Getting your child to wear a mask
Wearing a masks in public may be part of our reality for quite some time, and it can be especially challenging for autistic kids.
If your child is just getting old enough to wear a mask or has been struggling to deal with masks so far, there are ways you can help them adapt.
- Take it slow. Vibert recommends adding masks to your child’s routine gradually. “Introduce the mask in a way that’s going to increase positive association with that mask,” she says. “Try not to do it right before you go somewhere or right before you want them to wear it.” You might start by having your child hold or play with the mask while they do something they enjoy, like watching a favorite show. Then, once they’re comfortable with it, they can hold it up to their face for a few seconds at a time and eventually wear it around the house. By practicing in low-stakes situations, your child will likely find the mask less stressful and have an easier time working up to wearing it in public.
- Adapt to your child’s needs. Try to find out exactly what it is about the mask that bothers your child. Is it the elastic? The fabric? By experimenting with different masks, you can find one that’s easier for your child to tolerate. Getting one in their favorite color or a fun pattern can also help.
- Have an exit plan. When your child is ready to go out with their mask on, it helps to be clear about what’s expected and what you’ll do if they have a hard time with it. For instance, you and your child might agree that they’ll leave the mask on for ten minutes and then, if they don’t want to keep it on after that, they’ll be allowed to leave the store and take it off.

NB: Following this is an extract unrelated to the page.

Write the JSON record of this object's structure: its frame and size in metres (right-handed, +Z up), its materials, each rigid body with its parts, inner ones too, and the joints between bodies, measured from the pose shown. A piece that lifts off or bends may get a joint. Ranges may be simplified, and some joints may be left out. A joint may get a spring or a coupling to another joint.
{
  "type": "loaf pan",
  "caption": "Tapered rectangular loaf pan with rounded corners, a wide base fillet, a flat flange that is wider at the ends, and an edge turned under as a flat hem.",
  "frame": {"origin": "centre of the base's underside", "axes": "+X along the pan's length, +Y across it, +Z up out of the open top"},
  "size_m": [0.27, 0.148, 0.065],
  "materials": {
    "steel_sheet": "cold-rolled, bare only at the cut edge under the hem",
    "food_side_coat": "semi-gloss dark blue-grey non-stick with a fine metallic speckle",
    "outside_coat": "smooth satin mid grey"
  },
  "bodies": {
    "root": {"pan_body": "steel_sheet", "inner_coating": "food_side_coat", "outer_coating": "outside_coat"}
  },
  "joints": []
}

Whether it’s handling homework or keeping up with chores at home, it can be hard for autistic kids to reliably complete tasks. Set them up for success with clear expectations and predictable routines.

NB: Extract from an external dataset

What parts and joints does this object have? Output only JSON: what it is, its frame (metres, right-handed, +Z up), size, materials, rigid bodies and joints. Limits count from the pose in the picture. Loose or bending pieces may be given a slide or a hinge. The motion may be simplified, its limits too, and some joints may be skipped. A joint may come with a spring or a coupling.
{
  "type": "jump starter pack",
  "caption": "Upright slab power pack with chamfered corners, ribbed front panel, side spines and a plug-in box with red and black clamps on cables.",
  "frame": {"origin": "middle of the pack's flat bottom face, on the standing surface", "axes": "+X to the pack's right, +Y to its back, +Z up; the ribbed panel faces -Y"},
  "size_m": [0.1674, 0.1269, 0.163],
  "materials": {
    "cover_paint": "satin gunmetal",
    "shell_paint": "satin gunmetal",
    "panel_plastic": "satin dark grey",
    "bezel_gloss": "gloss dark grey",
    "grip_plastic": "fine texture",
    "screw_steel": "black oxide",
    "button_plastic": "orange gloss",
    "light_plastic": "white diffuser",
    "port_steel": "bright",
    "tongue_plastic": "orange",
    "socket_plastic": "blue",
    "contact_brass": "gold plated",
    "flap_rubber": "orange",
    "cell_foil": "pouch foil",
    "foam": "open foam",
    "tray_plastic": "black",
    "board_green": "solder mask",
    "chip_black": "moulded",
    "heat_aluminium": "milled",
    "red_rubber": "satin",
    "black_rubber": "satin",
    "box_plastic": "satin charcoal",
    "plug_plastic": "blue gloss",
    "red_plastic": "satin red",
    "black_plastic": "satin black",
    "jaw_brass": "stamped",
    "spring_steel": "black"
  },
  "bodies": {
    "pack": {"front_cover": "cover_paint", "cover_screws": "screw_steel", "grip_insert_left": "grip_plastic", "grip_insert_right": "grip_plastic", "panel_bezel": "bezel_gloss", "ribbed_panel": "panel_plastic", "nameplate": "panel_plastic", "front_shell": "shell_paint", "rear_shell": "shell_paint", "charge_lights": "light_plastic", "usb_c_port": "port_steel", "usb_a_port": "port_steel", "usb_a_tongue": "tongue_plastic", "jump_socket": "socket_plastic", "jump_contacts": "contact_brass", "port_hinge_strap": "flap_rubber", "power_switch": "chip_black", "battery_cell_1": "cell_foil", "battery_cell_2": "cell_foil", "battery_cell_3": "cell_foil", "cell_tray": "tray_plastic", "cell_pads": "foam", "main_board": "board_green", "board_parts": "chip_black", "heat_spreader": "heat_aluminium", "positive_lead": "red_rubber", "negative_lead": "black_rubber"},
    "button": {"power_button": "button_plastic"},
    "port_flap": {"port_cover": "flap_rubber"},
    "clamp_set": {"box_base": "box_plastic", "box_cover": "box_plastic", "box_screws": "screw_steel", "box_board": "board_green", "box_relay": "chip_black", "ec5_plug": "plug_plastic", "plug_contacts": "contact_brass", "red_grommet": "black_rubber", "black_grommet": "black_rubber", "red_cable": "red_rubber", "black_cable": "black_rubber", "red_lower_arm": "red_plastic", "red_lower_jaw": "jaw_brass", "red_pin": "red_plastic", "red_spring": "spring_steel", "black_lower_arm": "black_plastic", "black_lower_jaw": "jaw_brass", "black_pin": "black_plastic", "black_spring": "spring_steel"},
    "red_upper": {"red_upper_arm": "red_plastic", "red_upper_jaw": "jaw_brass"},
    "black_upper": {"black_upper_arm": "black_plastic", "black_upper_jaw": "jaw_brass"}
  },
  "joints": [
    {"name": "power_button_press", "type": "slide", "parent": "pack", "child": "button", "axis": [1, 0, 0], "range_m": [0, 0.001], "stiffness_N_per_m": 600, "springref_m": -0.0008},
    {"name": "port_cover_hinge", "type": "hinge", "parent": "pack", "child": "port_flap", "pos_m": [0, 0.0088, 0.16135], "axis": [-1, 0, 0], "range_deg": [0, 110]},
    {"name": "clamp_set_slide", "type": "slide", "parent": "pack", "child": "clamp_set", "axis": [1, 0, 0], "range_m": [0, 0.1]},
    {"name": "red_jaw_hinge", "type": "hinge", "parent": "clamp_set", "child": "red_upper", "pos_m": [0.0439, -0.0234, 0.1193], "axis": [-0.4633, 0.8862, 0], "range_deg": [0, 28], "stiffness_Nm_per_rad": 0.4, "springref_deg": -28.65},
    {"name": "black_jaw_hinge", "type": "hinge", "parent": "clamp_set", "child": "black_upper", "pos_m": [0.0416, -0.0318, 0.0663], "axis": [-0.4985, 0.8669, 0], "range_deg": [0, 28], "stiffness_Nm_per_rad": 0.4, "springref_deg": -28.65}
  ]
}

- Set reasonable expectations. It’s important to be aware of your child’s attention span. Kids with autism may struggle to stay on task for a long period of time, which can make it harder for them to do what you’re asking. Help them plan tasks accordingly, like doing homework in short bursts or breaking chores up into steps that don’t take too long.
- Take plenty of breaks. Once your child completes a task, encourage them to take a break with some physical activity, whether that’s going for a walk, playing in the yard or dancing to a favorite song. “An active break will make them a little less antsy and restless,” says Dr. Vibert.

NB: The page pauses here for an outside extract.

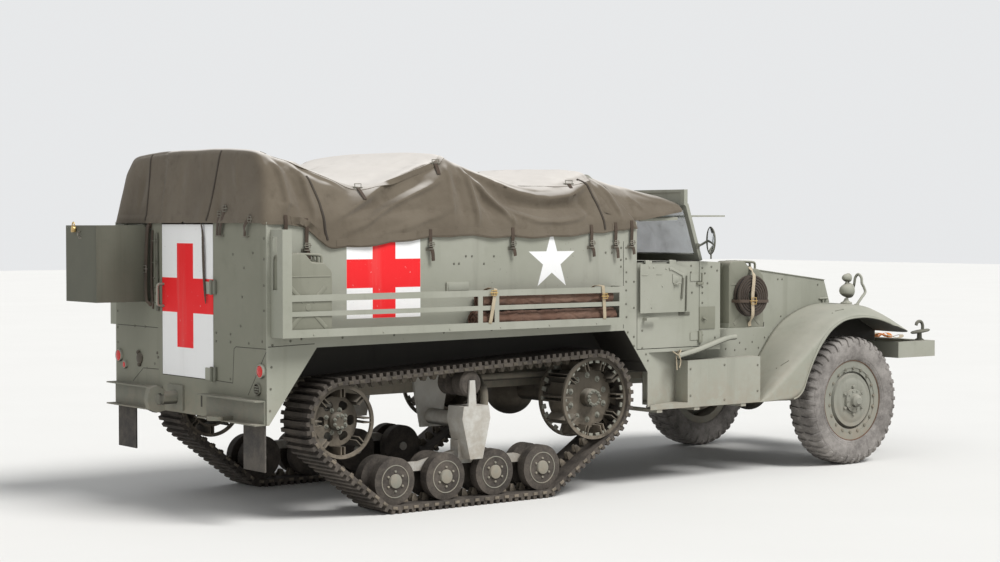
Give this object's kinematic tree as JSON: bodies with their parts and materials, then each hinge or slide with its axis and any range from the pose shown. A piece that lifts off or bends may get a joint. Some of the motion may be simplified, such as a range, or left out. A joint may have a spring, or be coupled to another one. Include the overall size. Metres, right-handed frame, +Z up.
{
  "type": "military ambulance truck",
  "caption": "Armoured half-track ambulance with front road wheels, rear band tracks, canvas roof over bows, side racks, hinged doors and window flaps, and a winch bumper.",
  "frame": {"origin": "middle of the footprint, on the ground", "axes": "X forward, Y to the vehicle's left, Z up"},
  "size_m": [6.495, 2.232, 2.29],
  "materials": {
    "olive_paint": "matt olive drab paint, dusty",
    "chassis_paint": "dark dusty olive paint",
    "wheel_paint": "matt olive paint, dusty",
    "tyre_rubber": "worn black rubber, dusty",
    "band_rubber": "worn rubber over steel cables",
    "engine_iron": "painted casting",
    "canvas": "proofed brown-olive canvas",
    "window_glass": "laminated flat glass",
    "lens_glass": "red glass",
    "seat_canvas": "padded duck cloth",
    "bakelite": "black moulded rim",
    "rope": "dark laid rope",
    "tarpaulin": "rolled brown cloth",
    "bare_steel": "worn steel",
    "flap_rubber": "sheet rubber"
  },
  "bodies": {
    "hull": {"front_axle": "chassis_paint", "drive_axle": "chassis_paint", "sprockets": "wheel_paint", "idlers": "wheel_paint", "bogie_right": "chassis_paint", "bogie_left": "chassis_paint", "bogie_wheels_right": "band_rubber", "bogie_wheels_left": "band_rubber", "track_right": "band_rubber", "track_left": "band_rubber", "chassis_frame": "chassis_paint", "engine_block": "engine_iron", "front_bumper": "olive_paint", "tow_hook": "olive_paint", "winch": "chassis_paint", "hull_side_right": "olive_paint", "hull_side_left": "olive_paint", "hull_rear": "olive_paint", "hull_floor": "olive_paint", "cowl": "olive_paint", "engine_armour": "olive_paint", "fender_right": "olive_paint", "fender_left": "olive_paint", "windscreen_frame": "olive_paint", "windscreen_glass": "window_glass", "mirrors": "olive_paint", "stowage_box": "olive_paint", "side_rack_right": "olive_paint", "side_rack_left": "olive_paint", "jerrycans": "olive_paint", "side_box_right": "olive_paint", "side_box_left": "olive_paint", "headlamps": "olive_paint", "towing_gear": "chassis_paint", "tail_lamps": "olive_paint", "mud_flaps": "flap_rubber", "cab_seats": "seat_canvas", "bench_seats": "seat_canvas", "steering_wheel": "bakelite", "canvas_top": "canvas", "canopy_bows": "wheel_paint", "rolled_tarpaulin": "tarpaulin", "rope_coil": "rope"},
    "knuckle_right": {"knuckle_right": "chassis_paint"},
    "knuckle_left": {"knuckle_left": "chassis_paint"},
    "wheel_right": {"wheel_right": "wheel_paint", "tyre_right": "tyre_rubber"},
    "wheel_left": {"wheel_left": "wheel_paint", "tyre_left": "tyre_rubber"},
    "cab_door_right": {"cab_door_right": "olive_paint"},
    "cab_door_left": {"cab_door_left": "olive_paint"},
    "door_flap_right": {"door_flap_right": "olive_paint"},
    "door_flap_left": {"door_flap_left": "olive_paint"},
    "rear_door": {"rear_door": "olive_paint"},
    "armour_visor": {"armour_visor": "olive_paint"},
    "stowage_lid": {"stowage_lid": "olive_paint"},
    "hood_top_right": {"hood_top_right": "olive_paint"},
    "hood_top_left": {"hood_top_left": "olive_paint"}
  },
  "joints": [
    {"name": "steer_right", "type": "hinge", "parent": "hull", "child": "knuckle_right", "pos_m": [2.2575, -0.672, 0.48], "axis": [0, 0, 1], "range_deg": [-28, 28]},
    {"name": "steer_left", "type": "hinge", "parent": "hull", "child": "knuckle_left", "pos_m": [2.2575, 0.672, 0.48], "axis": [0, 0, 1], "range_deg": [-28, 28]},
    {"name": "wheel_spin_right", "type": "hinge", "parent": "knuckle_right", "child": "wheel_right", "pos_m": [2.2575, -0.819, 0.48], "axis": [0, 1, 0], "continuous": true},
    {"name": "wheel_spin_left", "type": "hinge", "parent": "knuckle_left", "child": "wheel_left", "pos_m": [2.2575, 0.819, 0.48], "axis": [0, 1, 0], "continuous": true},
    {"name": "cab_door_right", "type": "hinge", "parent": "hull", "child": "cab_door_right", "pos_m": [0.627, -0.9883, 1.23], "axis": [0, 0, 1], "range_deg": [0, 80]},
    {"name": "cab_door_left", "type": "hinge", "parent": "hull", "child": "cab_door_left", "pos_m": [0.627, 0.9883, 1.23], "axis": [0, 0, -1], "range_deg": [0, 80]},
    {"name": "door_flap_right", "type": "hinge", "parent": "cab_door_right", "child": "door_flap_right", "pos_m": [0.2675, -0.994, 1.552], "axis": [-1, 0, 0], "range_deg": [0, 175]},
    {"name": "door_flap_left", "type": "hinge", "parent": "cab_door_left", "child": "door_flap_left", "pos_m": [0.2675, 0.994, 1.552], "axis": [1, 0, 0], "range_deg": [0, 175]},
    {"name": "rear_door", "type": "hinge", "parent": "hull", "child": "rear_door", "pos_m": [-2.8758, -0.3405, 1.15], "axis": [0, 0, 1], "range_deg": [0, 110]},
    {"name": "armour_visor", "type": "hinge", "parent": "hull", "child": "armour_visor", "pos_m": [0.59432, 0, 1.85964], "axis": [0, 1, 0], "range_deg": [0, 68]},
    {"name": "stowage_lid", "type": "hinge", "parent": "hull", "child": "stowage_lid", "pos_m": [-2.8885, 0.71, 1.803], "axis": [0, 1, 0], "range_deg": [0, 75]},
    {"name": "hood_top_right", "type": "hinge", "parent": "hull", "child": "hood_top_right", "pos_m": [0.9575, 0, 1.5604], "axis": [-0.9937, 0, 0.1124], "range_deg": [0, 70]},
    {"name": "hood_top_left", "type": "hinge", "parent": "hull", "child": "hood_top_left", "pos_m": [0.9575, 0, 1.5604], "axis": [0.9937, 0, -0.1124], "range_deg": [0, 70]}
  ],
  "couplings": [
    {"joint": "steer_left", "follows": "steer_right", "ratio": 1}
  ]
}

- Use a visual schedule. Having a clear visual schedule can help your child see what’s coming and motivate them to stick with tasks they might not like. Dr. Vibert recommends a simple “First/Then” format, where you pair a picture of something your child needs to do with a picture of the reward they’ll get afterward. For example, “If” might be picking up their toys while “Then” is a favorite snack.
- Be creative. If your child tends to struggle with the same kinds of tasks over and over again, try alternate ways of completing the same work. For example, Dr. Vibert notes that some kids do better writing by hand than typing. So if your child is supposed to type a homework assignment, you can check with the teacher to see if they can write it by hand instead. Even small adjustments to tasks can make it much easier for your child to cooperate.